Rallatos made his first basketball steps in the academy of Panionios B.C. in which he stayed between 1996 and 2004. He won 1 Greek U-16 cup in 2002 and 1 Greek U-18 cup in 2004 with the side of Nea Smirni.

==Club career==

In 2004 he signed for Panelefsiniakos B.C. which was then playing in the Greek 3rd tier, B' Ethniki but left one year later, in 2005.

In 2005, he signed for the amateur side, Kentavros Dafnis from which he left in 2006.

In 2006, he moved to Panerythraikos in the B' Ethniki and after a fantastic season, he and his teammates managed to gain promotion for the 2nd, and fully professional tier, A2.

In 2007, he signed for Ikaros Kallitheas B.C. and stayed once again for just 1 year.

In 2008, he signed a new contract with Niki Amarousiou. He left in 2009.

In 2009 he joined Polis Kallitheas. In the first season with his new team, managed to achieve a high finish, but failed to promote.
In his second season (2010–11) with the Kallithea side, he managed to achieve a promotion once more, this time for the 4th tier, G' Ethniki.
In 2011, he once more signed for a 5th tier club, Ermis Peraus in which he stayed for 1 year.

In 2012 he was asked to play in the NFL, due to his height, and incredible strength. He then moved to the US starting his NFL career, by signing in the Philadelphia Eagles side. He stayed there for 2,5 years, before returning to Greece.

In 2014, he returned to Greece and signed for Aris Nikaias and secured promotion from the 5th tier to the 4th. In 2015, he signed for Marousi and once more his team promoted from the 4th tier, to the 3rd.
In 2016 he signed his first professional basketball contract with Pagrati in which he stayed for 1 year.

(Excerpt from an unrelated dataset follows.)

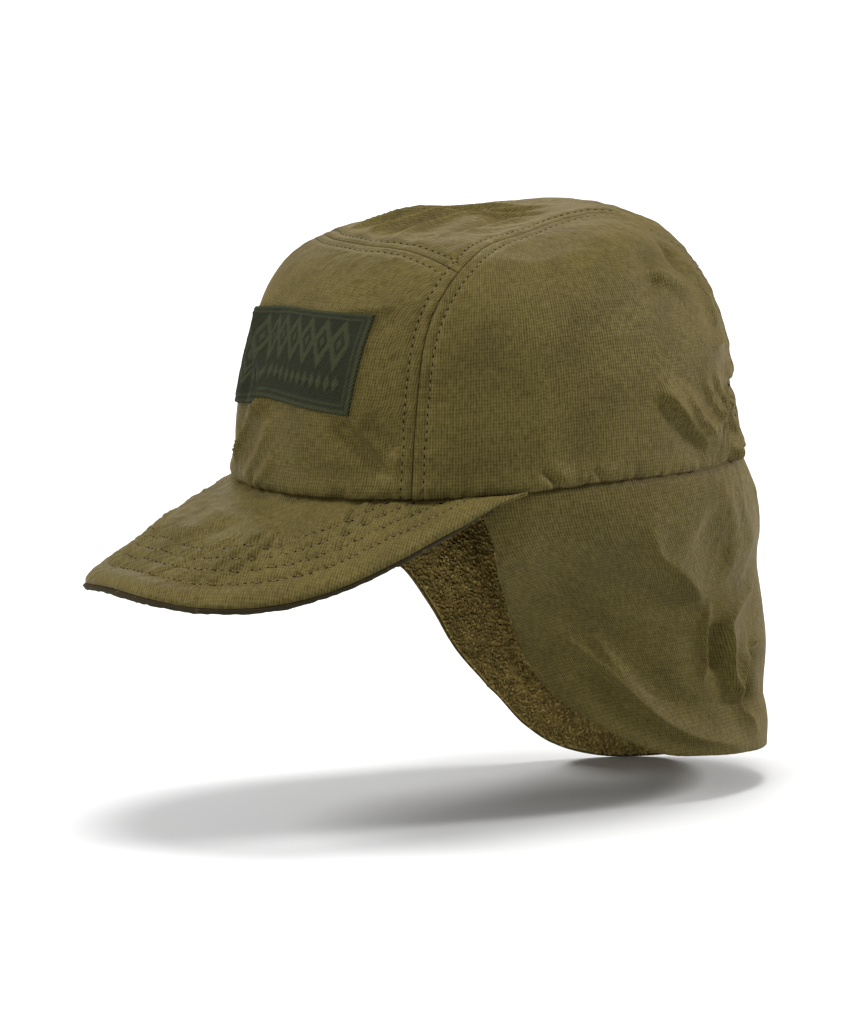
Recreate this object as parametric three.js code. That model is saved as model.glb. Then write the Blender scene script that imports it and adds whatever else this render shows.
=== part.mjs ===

In 2017, he signed with Panionios B.C. of the Greek Basket League marking his first season in the league. In 2018 he joined Holargos B.C., for the club's first season in Greece's top tier league. He was part of the Holargos team that qualified for the play-offs and defeated AEK in the second game of the series following an away loss. The team was subsequently eliminated in the quarter finals after a third game defeat.

==International career==

===2002-2004===

During this period, Rallatos was always a strong reserve standing out of hundreds of athletes, but was never selected to be in the 12 men roster.

===2014===

In 2014 he represented Greece in the 3v3 world championship qualifiers in Latvia and in the European championship held in Romania- he was a runner-up.

===2015===

In 2015 Rallatos represented Greece in the first European Olympic games and finished 6th

==Further information==

===NFL===

Rallatos became the first Greek player to join the NFL in the US by signing for the Philadelphia side, Philadelphia Eagles and staying there for 2½ years between 2012 and 2014.

===Style of play===

Rallatos can play as a power forward. Due to his physical ability, he can mark, post and keep the ball effectively. He is a 6.75m shooter, and has a rebound per match ratio.

===About===

Rallatos is probably the only Greek basketball player to have played in all the 5 tiers of professional and amateur leagues. He is also the only Greek to have played in the NFL

===Professional sports industries===

Rallatos is the owner of 2 companies-Cosmos Grass enterprises and Terrain that offer professional sports' facilities services in Greece. In addition to the work it undertakes and performs, it has a program that assists municipalities and communities in the maintenance and reconstruction of damaged stadiums in Greece by providing the knowledge and experience of companies to avoid injuries and accidents on old or observed stadiums. The lack of well maintenanced sports facilities that are becoming more and more dangerous in Greece and especially in the less populated towns outside Athens, is something that he is trying to change by providing new quality equipment.